Directions.
Return every record verbatim.

[Some records]
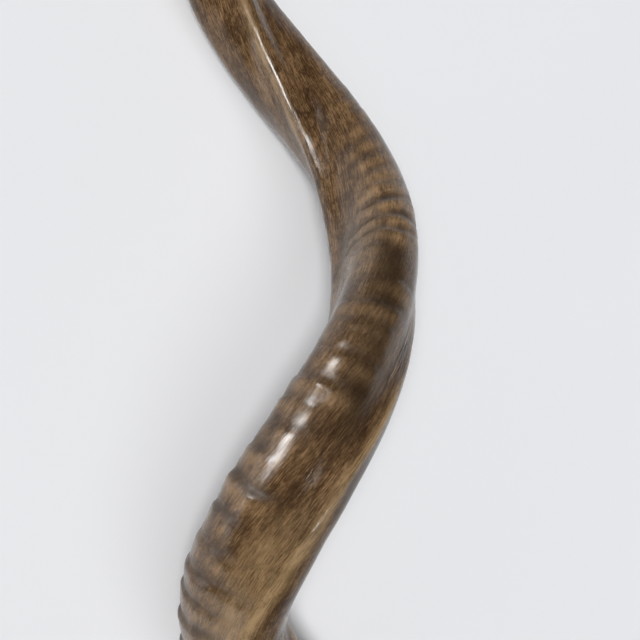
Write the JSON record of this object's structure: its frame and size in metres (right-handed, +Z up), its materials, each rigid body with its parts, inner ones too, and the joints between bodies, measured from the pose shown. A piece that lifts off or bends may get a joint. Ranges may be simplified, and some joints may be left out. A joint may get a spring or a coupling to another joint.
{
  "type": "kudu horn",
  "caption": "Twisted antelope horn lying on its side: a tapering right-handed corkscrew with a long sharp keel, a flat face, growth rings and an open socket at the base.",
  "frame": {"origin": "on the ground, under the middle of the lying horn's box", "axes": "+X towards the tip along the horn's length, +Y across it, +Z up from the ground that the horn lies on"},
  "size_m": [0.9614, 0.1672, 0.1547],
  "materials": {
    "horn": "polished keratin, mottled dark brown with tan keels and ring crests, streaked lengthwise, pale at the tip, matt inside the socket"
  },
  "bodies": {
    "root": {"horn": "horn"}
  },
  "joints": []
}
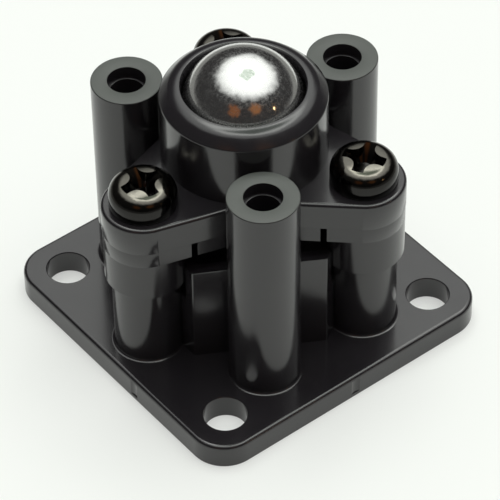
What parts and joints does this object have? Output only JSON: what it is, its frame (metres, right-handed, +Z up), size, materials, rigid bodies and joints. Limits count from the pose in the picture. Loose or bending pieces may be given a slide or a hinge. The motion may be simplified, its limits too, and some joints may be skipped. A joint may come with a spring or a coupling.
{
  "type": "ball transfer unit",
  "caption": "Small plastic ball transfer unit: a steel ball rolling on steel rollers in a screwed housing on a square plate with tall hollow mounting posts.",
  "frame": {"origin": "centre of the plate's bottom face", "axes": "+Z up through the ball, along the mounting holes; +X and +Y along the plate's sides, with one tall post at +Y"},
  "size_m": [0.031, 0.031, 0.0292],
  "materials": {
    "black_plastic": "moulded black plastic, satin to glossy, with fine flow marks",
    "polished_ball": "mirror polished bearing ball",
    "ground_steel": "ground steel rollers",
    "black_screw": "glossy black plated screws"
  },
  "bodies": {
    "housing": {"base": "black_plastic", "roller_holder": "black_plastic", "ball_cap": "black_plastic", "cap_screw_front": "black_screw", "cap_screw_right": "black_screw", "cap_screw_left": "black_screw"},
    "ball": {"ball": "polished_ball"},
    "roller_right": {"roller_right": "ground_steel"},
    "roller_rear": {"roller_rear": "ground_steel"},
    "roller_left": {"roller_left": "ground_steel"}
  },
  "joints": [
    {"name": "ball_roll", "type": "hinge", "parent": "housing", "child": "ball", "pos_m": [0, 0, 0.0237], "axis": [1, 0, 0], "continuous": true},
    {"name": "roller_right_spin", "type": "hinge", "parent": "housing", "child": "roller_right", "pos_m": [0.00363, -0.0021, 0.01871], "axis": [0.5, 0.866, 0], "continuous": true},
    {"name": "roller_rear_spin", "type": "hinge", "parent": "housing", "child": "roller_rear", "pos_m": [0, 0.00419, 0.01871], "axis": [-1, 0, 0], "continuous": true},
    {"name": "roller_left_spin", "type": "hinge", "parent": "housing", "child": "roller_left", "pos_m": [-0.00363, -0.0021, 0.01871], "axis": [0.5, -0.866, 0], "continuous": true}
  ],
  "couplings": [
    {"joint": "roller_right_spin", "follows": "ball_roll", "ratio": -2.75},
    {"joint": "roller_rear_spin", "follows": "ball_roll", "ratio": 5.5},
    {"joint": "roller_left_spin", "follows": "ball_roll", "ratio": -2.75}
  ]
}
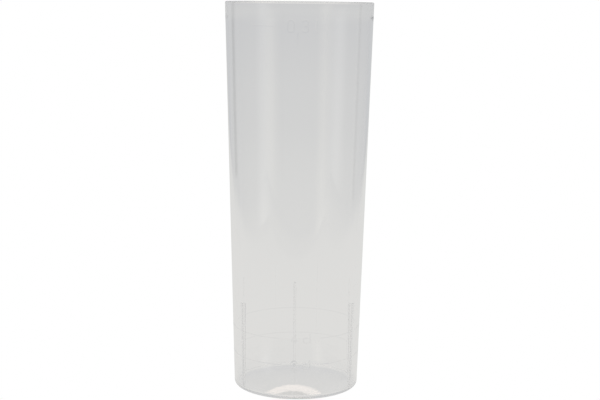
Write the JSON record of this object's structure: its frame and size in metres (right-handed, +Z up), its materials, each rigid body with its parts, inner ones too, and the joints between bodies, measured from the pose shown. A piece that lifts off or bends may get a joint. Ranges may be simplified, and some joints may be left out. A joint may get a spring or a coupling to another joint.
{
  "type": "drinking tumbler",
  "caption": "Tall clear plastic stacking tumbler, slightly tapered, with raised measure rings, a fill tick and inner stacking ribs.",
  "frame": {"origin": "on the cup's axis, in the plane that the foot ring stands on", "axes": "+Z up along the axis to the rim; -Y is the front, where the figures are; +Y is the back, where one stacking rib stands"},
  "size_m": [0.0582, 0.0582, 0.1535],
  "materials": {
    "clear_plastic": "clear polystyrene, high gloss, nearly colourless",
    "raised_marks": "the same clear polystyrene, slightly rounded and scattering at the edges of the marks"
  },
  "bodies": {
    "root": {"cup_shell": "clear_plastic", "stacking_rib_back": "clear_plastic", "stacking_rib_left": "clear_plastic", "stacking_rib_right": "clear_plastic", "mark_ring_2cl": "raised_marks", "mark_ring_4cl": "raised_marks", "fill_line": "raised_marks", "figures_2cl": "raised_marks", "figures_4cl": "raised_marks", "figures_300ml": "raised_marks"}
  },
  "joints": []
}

Problem solution.
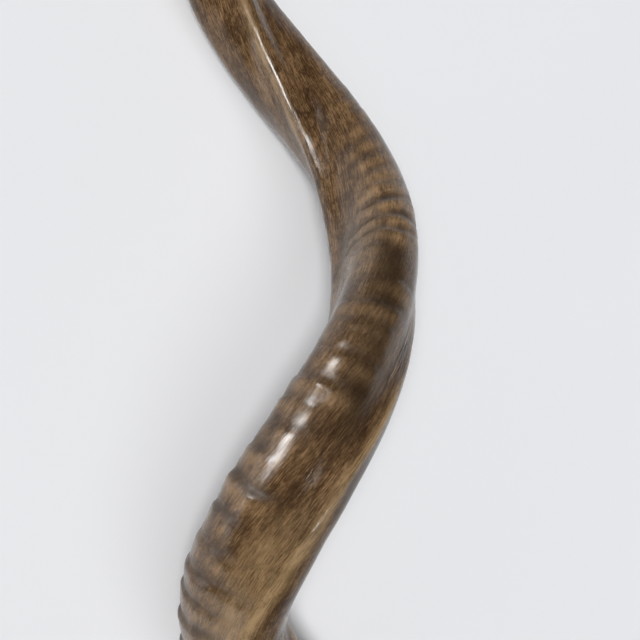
Write the JSON record of this object's structure: its frame and size in metres (right-handed, +Z up), its materials, each rigid body with its parts, inner ones too, and the joints between bodies, measured from the pose shown. A piece that lifts off or bends may get a joint. Ranges may be simplified, and some joints may be left out. A joint may get a spring or a coupling to another joint.
{
  "type": "kudu horn",
  "caption": "Twisted antelope horn lying on its side: a tapering right-handed corkscrew with a long sharp keel, a flat face, growth rings and an open socket at the base.",
  "frame": {"origin": "on the ground, under the middle of the lying horn's box", "axes": "+X towards the tip along the horn's length, +Y across it, +Z up from the ground that the horn lies on"},
  "size_m": [0.9614, 0.1672, 0.1547],
  "materials": {
    "horn": "polished keratin, mottled dark brown with tan keels and ring crests, streaked lengthwise, pale at the tip, matt inside the socket"
  },
  "bodies": {
    "root": {"horn": "horn"}
  },
  "joints": []
}
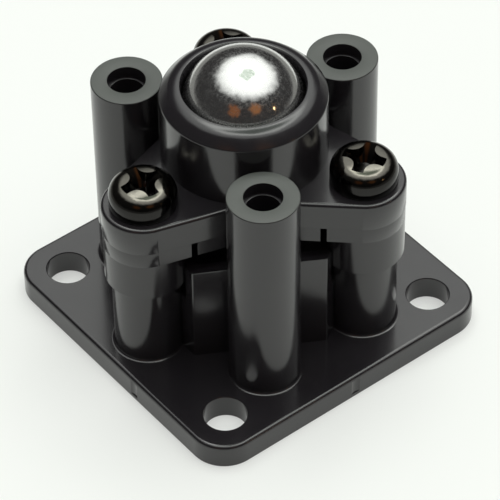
What parts and joints does this object have? Output only JSON: what it is, its frame (metres, right-handed, +Z up), size, materials, rigid bodies and joints. Limits count from the pose in the picture. Loose or bending pieces may be given a slide or a hinge. The motion may be simplified, its limits too, and some joints may be skipped. A joint may come with a spring or a coupling.
{
  "type": "ball transfer unit",
  "caption": "Small plastic ball transfer unit: a steel ball rolling on steel rollers in a screwed housing on a square plate with tall hollow mounting posts.",
  "frame": {"origin": "centre of the plate's bottom face", "axes": "+Z up through the ball, along the mounting holes; +X and +Y along the plate's sides, with one tall post at +Y"},
  "size_m": [0.031, 0.031, 0.0292],
  "materials": {
    "black_plastic": "moulded black plastic, satin to glossy, with fine flow marks",
    "polished_ball": "mirror polished bearing ball",
    "ground_steel": "ground steel rollers",
    "black_screw": "glossy black plated screws"
  },
  "bodies": {
    "housing": {"base": "black_plastic", "roller_holder": "black_plastic", "ball_cap": "black_plastic", "cap_screw_front": "black_screw", "cap_screw_right": "black_screw", "cap_screw_left": "black_screw"},
    "ball": {"ball": "polished_ball"},
    "roller_right": {"roller_right": "ground_steel"},
    "roller_rear": {"roller_rear": "ground_steel"},
    "roller_left": {"roller_left": "ground_steel"}
  },
  "joints": [
    {"name": "ball_roll", "type": "hinge", "parent": "housing", "child": "ball", "pos_m": [0, 0, 0.0237], "axis": [1, 0, 0], "continuous": true},
    {"name": "roller_right_spin", "type": "hinge", "parent": "housing", "child": "roller_right", "pos_m": [0.00363, -0.0021, 0.01871], "axis": [0.5, 0.866, 0], "continuous": true},
    {"name": "roller_rear_spin", "type": "hinge", "parent": "housing", "child": "roller_rear", "pos_m": [0, 0.00419, 0.01871], "axis": [-1, 0, 0], "continuous": true},
    {"name": "roller_left_spin", "type": "hinge", "parent": "housing", "child": "roller_left", "pos_m": [-0.00363, -0.0021, 0.01871], "axis": [0.5, -0.866, 0], "continuous": true}
  ],
  "couplings": [
    {"joint": "roller_right_spin", "follows": "ball_roll", "ratio": -2.75},
    {"joint": "roller_rear_spin", "follows": "ball_roll", "ratio": 5.5},
    {"joint": "roller_left_spin", "follows": "ball_roll", "ratio": -2.75}
  ]
}
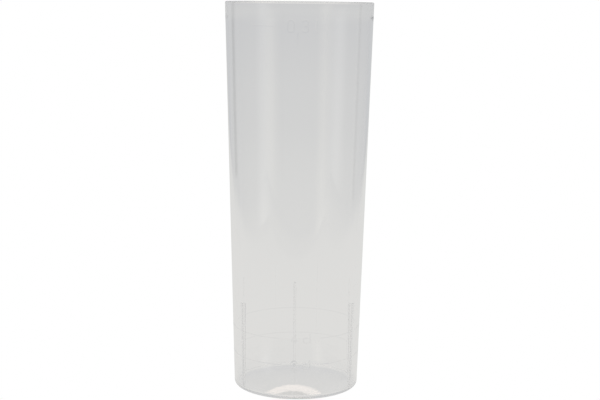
Write the JSON record of this object's structure: its frame and size in metres (right-handed, +Z up), its materials, each rigid body with its parts, inner ones too, and the joints between bodies, measured from the pose shown. A piece that lifts off or bends may get a joint. Ranges may be simplified, and some joints may be left out. A joint may get a spring or a coupling to another joint.
{
  "type": "drinking tumbler",
  "caption": "Tall clear plastic stacking tumbler, slightly tapered, with raised measure rings, a fill tick and inner stacking ribs.",
  "frame": {"origin": "on the cup's axis, in the plane that the foot ring stands on", "axes": "+Z up along the axis to the rim; -Y is the front, where the figures are; +Y is the back, where one stacking rib stands"},
  "size_m": [0.0582, 0.0582, 0.1535],
  "materials": {
    "clear_plastic": "clear polystyrene, high gloss, nearly colourless",
    "raised_marks": "the same clear polystyrene, slightly rounded and scattering at the edges of the marks"
  },
  "bodies": {
    "root": {"cup_shell": "clear_plastic", "stacking_rib_back": "clear_plastic", "stacking_rib_left": "clear_plastic", "stacking_rib_right": "clear_plastic", "mark_ring_2cl": "raised_marks", "mark_ring_4cl": "raised_marks", "fill_line": "raised_marks", "figures_2cl": "raised_marks", "figures_4cl": "raised_marks", "figures_300ml": "raised_marks"}
  },
  "joints": []
}